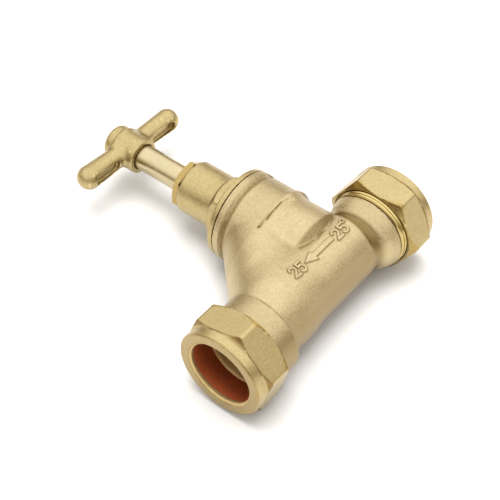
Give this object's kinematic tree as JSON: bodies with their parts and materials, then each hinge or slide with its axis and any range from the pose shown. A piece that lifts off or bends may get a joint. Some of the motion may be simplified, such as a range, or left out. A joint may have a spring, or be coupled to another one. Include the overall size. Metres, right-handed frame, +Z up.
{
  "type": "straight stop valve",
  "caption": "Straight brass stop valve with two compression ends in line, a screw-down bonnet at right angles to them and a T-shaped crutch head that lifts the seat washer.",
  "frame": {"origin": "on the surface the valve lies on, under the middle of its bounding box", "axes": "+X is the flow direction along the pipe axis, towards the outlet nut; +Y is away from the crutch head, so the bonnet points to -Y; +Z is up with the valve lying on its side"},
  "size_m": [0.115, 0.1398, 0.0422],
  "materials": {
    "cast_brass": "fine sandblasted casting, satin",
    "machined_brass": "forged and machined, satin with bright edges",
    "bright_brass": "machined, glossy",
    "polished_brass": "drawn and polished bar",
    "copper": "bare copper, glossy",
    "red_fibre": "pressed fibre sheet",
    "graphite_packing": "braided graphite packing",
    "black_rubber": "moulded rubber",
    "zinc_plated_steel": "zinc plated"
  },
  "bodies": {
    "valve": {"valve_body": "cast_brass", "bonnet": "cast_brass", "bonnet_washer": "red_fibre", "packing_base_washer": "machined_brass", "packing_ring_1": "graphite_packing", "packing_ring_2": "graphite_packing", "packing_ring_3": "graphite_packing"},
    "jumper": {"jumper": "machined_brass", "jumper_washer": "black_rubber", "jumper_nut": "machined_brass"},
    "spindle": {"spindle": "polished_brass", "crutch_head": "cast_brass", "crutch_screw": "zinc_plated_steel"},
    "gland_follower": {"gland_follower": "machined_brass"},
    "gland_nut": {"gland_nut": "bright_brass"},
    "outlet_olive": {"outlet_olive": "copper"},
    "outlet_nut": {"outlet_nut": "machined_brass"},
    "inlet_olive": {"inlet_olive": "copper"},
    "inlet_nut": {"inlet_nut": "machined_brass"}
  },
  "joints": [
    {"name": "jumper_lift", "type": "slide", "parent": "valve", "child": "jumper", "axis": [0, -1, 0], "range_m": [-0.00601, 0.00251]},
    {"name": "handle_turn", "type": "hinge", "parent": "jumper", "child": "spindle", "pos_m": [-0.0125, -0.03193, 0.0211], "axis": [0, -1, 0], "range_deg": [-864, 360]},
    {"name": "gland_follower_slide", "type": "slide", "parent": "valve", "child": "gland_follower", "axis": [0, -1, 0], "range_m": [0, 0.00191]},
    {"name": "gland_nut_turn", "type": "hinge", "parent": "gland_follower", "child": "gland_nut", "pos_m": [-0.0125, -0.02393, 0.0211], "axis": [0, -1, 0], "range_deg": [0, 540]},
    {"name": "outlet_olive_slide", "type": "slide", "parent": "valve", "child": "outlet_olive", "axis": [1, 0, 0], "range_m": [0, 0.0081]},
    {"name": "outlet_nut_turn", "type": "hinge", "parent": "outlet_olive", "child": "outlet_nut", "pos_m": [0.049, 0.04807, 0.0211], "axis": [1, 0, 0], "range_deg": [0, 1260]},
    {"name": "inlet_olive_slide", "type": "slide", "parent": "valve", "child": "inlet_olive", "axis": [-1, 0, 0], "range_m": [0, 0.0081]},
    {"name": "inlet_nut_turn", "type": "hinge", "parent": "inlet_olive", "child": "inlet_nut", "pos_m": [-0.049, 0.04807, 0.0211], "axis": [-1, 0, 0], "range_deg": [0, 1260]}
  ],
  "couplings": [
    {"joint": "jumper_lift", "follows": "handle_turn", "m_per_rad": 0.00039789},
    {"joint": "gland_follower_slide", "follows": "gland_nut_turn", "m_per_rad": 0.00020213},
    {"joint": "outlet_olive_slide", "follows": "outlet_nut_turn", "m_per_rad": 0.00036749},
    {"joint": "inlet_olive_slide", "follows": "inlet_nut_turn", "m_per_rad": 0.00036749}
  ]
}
=-=-=-=-=
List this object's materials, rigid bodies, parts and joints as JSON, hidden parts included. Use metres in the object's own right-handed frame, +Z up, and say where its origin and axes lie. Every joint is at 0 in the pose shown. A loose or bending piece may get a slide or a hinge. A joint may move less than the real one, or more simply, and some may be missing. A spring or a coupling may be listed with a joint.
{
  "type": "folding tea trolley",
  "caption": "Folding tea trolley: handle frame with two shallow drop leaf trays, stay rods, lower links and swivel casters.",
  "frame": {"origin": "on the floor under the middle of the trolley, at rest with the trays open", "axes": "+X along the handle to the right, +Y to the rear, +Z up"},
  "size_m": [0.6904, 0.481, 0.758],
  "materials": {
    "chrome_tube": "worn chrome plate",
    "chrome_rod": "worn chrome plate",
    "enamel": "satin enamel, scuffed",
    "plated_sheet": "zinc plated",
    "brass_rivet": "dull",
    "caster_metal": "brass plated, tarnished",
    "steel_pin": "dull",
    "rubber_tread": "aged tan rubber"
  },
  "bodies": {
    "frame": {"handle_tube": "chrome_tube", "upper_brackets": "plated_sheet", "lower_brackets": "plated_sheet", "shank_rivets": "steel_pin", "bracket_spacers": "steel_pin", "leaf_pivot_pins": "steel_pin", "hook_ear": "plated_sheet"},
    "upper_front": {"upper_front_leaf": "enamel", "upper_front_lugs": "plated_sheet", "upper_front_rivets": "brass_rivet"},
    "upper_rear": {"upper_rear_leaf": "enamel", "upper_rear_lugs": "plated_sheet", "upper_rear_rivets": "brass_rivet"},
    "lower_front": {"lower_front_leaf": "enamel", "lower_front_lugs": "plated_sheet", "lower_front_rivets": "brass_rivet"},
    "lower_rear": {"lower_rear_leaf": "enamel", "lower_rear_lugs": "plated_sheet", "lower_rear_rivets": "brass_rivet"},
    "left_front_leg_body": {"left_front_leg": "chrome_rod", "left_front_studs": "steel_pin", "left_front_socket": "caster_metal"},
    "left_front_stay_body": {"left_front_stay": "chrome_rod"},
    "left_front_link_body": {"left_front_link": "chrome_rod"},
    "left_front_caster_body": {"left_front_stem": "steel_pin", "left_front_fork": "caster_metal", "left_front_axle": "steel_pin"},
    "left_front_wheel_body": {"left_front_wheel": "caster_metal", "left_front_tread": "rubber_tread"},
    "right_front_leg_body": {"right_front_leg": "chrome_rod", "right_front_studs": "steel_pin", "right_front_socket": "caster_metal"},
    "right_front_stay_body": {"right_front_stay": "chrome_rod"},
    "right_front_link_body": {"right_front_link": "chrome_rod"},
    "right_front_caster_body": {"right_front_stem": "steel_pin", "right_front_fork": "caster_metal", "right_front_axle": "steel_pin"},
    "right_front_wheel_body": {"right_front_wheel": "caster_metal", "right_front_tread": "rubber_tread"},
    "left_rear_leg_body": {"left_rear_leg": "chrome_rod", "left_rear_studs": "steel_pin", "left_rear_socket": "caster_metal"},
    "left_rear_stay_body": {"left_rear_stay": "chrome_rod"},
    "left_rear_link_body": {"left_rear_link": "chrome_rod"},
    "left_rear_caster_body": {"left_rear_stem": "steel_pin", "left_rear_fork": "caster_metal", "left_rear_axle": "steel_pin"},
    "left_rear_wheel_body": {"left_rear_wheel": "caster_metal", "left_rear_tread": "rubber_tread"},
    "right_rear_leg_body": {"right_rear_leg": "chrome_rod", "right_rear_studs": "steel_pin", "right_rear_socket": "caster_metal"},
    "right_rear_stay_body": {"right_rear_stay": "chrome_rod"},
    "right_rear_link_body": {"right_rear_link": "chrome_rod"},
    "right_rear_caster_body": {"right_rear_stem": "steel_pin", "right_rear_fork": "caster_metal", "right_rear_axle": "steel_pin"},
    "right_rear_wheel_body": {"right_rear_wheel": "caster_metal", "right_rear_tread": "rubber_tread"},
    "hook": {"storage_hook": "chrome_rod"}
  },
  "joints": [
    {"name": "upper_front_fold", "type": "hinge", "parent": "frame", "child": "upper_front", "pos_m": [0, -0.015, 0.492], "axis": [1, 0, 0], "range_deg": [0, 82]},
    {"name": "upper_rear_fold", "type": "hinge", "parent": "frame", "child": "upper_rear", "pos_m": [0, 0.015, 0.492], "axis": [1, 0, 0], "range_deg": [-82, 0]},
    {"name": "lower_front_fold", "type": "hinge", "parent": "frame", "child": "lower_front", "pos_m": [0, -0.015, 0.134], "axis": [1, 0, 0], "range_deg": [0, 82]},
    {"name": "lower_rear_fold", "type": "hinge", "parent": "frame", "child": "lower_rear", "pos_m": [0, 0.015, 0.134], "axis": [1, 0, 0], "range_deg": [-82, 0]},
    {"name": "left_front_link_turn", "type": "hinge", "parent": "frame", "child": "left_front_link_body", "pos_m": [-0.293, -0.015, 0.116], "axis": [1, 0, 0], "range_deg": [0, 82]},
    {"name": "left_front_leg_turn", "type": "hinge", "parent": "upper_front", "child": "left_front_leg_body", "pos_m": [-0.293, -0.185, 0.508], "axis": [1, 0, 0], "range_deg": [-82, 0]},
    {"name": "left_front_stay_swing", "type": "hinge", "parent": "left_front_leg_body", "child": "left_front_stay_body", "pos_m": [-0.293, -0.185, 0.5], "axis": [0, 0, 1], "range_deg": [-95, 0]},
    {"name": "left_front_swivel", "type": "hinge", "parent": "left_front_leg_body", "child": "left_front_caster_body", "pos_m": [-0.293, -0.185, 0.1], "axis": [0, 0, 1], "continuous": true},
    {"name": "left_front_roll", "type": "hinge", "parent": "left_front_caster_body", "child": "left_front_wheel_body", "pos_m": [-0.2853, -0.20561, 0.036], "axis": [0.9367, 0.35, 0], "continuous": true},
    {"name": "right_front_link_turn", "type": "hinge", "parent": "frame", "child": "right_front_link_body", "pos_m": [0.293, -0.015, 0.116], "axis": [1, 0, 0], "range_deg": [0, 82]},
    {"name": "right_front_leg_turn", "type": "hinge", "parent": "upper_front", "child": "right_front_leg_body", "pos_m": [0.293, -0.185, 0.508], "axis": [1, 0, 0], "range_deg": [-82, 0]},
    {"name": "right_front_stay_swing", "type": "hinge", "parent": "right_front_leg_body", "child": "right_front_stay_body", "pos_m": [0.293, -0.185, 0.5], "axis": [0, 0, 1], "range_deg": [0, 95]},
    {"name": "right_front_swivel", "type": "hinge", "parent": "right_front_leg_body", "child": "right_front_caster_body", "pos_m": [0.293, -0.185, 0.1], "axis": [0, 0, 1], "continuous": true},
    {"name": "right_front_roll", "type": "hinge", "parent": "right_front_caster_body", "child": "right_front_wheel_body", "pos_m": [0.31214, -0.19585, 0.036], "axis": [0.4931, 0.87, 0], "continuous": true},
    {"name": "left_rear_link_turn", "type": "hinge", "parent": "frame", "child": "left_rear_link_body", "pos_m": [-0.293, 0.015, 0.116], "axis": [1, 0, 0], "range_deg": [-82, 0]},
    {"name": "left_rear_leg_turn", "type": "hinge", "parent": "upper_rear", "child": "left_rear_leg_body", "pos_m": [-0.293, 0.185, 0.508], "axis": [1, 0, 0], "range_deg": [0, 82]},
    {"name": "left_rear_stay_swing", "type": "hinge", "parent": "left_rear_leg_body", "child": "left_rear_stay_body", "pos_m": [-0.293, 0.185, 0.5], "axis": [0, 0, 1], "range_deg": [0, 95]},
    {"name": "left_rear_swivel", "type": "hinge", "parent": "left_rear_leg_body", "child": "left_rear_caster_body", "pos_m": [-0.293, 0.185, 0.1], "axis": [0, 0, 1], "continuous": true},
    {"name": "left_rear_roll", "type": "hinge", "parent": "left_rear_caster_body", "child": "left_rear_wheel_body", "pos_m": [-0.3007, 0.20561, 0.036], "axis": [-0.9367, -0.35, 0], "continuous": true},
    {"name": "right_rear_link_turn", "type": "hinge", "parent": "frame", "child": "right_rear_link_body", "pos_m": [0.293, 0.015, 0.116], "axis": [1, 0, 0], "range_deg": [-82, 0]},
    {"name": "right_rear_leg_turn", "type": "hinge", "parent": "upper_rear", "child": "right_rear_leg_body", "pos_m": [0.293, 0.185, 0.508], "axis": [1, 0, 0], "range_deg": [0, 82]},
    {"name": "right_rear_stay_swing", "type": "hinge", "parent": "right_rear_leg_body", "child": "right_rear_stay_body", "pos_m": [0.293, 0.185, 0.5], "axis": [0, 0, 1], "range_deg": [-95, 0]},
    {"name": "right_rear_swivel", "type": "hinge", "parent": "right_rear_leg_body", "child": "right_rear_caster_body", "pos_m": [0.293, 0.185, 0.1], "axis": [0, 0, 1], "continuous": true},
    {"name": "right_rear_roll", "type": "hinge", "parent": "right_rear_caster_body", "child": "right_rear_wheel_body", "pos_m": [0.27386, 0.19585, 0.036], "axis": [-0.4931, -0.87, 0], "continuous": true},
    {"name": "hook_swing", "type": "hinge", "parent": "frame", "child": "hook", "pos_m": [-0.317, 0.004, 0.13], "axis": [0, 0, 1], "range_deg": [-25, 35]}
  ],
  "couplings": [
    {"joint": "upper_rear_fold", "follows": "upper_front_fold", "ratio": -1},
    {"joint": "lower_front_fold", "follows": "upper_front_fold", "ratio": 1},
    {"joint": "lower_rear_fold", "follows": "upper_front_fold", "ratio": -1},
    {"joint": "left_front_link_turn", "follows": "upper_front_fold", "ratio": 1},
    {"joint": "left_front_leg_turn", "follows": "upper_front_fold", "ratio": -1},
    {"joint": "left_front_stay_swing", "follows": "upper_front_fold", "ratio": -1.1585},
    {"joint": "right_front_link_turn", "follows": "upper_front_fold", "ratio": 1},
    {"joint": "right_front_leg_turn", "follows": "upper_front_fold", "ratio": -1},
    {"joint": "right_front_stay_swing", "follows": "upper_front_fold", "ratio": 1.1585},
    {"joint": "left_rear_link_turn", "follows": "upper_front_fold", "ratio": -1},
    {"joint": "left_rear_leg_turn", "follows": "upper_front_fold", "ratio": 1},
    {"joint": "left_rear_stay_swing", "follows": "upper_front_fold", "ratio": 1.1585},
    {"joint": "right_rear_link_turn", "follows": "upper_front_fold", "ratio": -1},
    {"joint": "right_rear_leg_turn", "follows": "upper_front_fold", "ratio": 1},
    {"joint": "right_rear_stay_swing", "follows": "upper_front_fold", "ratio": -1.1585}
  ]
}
=-=-=-=-=
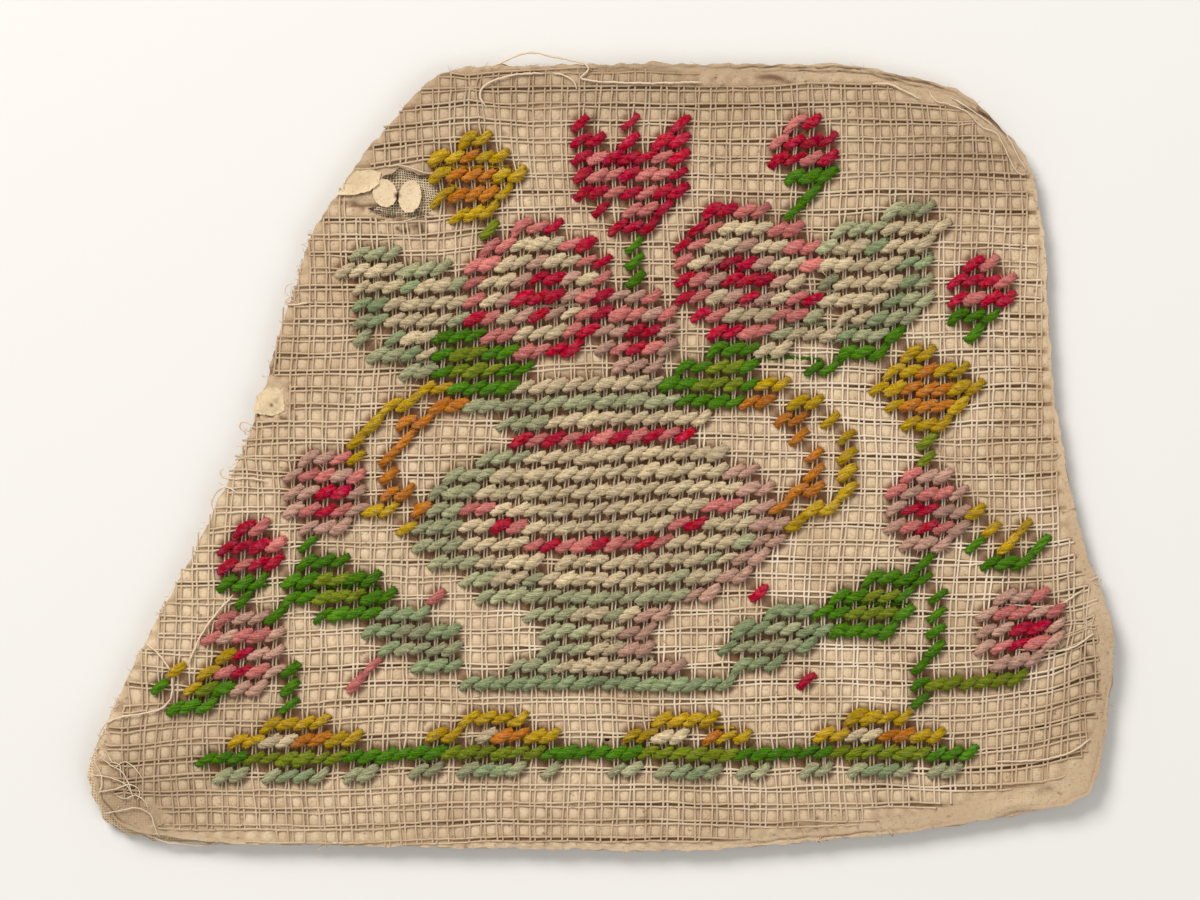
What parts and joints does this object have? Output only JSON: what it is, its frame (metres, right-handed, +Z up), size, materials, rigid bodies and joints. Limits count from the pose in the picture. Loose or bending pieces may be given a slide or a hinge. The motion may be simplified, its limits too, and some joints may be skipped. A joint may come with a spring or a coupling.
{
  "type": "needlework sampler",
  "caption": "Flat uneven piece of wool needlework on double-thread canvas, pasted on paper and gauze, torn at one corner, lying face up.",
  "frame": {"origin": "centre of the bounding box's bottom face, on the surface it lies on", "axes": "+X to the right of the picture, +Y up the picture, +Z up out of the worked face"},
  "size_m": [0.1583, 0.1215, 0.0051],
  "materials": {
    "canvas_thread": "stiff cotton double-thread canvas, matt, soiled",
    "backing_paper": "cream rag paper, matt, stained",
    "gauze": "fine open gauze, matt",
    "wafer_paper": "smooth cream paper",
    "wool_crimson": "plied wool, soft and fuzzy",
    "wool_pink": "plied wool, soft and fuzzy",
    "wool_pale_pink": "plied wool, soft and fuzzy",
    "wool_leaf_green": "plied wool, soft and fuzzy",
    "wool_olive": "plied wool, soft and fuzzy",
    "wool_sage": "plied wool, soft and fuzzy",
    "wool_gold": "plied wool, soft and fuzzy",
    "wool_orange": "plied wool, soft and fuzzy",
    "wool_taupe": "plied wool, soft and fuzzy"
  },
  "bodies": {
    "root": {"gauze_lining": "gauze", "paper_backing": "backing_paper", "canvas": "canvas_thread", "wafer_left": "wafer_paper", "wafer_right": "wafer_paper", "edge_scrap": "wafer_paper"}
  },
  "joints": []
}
=-=-=-=-=
§ **What needs to be done**: Write only the number of lines in the records that include the word "lifts".

§ **Completed exercise**: 2